━━━━━ Recorded data ━━━━━
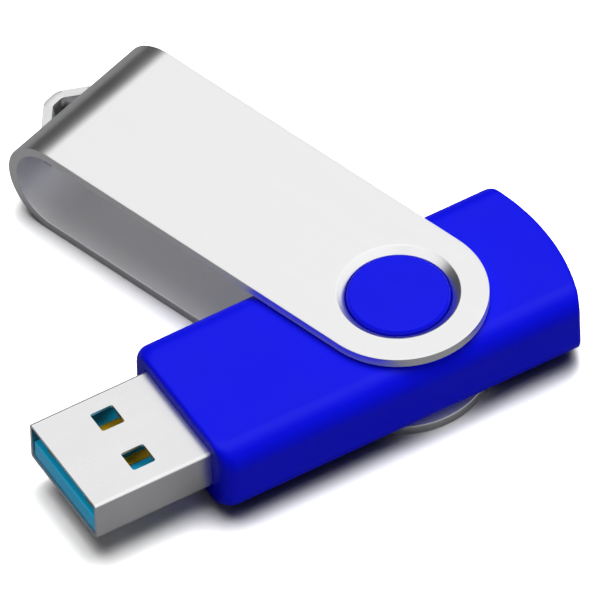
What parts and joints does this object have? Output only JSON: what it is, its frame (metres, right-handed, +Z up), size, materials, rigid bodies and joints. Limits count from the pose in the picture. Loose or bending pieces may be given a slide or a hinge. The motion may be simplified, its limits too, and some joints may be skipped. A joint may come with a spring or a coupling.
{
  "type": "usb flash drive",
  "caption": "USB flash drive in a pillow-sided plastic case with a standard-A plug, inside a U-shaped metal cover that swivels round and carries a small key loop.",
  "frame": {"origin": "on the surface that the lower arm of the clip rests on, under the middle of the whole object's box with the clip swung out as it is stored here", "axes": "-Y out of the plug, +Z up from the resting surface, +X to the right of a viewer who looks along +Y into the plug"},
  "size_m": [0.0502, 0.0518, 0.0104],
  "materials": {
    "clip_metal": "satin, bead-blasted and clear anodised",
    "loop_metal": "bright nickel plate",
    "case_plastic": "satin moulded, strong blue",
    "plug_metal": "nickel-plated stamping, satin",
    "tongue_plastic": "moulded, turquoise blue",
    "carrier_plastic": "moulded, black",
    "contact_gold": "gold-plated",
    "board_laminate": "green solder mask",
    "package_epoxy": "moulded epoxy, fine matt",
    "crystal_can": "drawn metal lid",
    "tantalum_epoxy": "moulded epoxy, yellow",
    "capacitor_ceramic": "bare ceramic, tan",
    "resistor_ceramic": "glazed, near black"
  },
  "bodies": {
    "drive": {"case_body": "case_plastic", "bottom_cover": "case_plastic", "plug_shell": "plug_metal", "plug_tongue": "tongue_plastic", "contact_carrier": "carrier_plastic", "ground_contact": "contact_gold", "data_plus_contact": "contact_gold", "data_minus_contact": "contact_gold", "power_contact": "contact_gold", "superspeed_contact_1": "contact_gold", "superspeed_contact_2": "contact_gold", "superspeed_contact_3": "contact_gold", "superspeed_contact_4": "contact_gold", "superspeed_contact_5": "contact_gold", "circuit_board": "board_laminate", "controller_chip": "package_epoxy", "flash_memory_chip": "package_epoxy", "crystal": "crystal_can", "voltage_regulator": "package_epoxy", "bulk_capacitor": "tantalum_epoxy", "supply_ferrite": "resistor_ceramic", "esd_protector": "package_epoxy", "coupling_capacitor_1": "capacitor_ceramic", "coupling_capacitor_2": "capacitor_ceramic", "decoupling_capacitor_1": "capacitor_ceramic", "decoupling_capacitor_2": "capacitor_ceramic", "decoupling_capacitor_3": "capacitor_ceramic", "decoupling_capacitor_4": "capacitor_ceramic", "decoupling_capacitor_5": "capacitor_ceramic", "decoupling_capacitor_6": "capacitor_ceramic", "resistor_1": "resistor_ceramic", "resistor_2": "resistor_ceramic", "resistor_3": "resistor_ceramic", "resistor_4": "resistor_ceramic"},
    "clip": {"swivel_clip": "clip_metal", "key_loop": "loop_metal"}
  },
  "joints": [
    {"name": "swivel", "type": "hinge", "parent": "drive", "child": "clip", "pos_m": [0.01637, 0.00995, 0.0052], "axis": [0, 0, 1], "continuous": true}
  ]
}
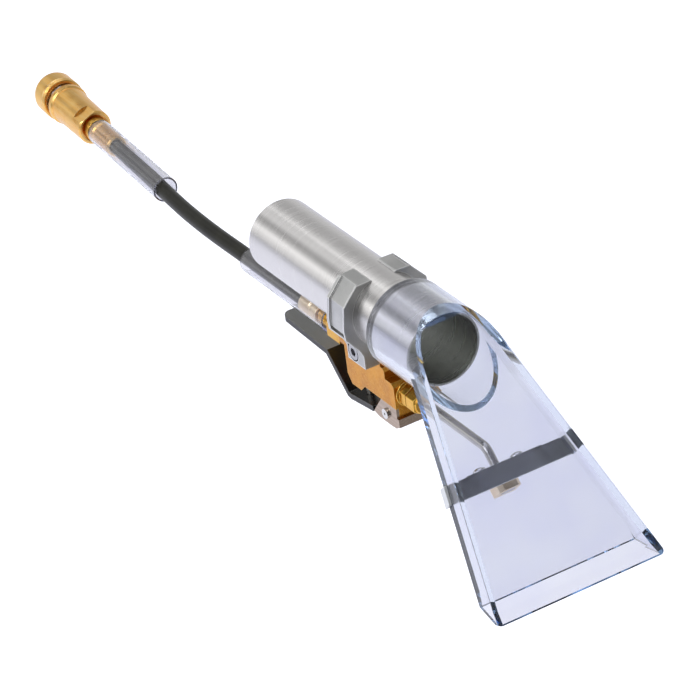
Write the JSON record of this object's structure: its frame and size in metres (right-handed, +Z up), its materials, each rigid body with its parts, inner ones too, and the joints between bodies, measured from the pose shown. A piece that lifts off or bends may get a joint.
━━━━━
Description of the task => Work through the data and report how many of its lines hold the word "handed", giving only the figure.

Final result => 2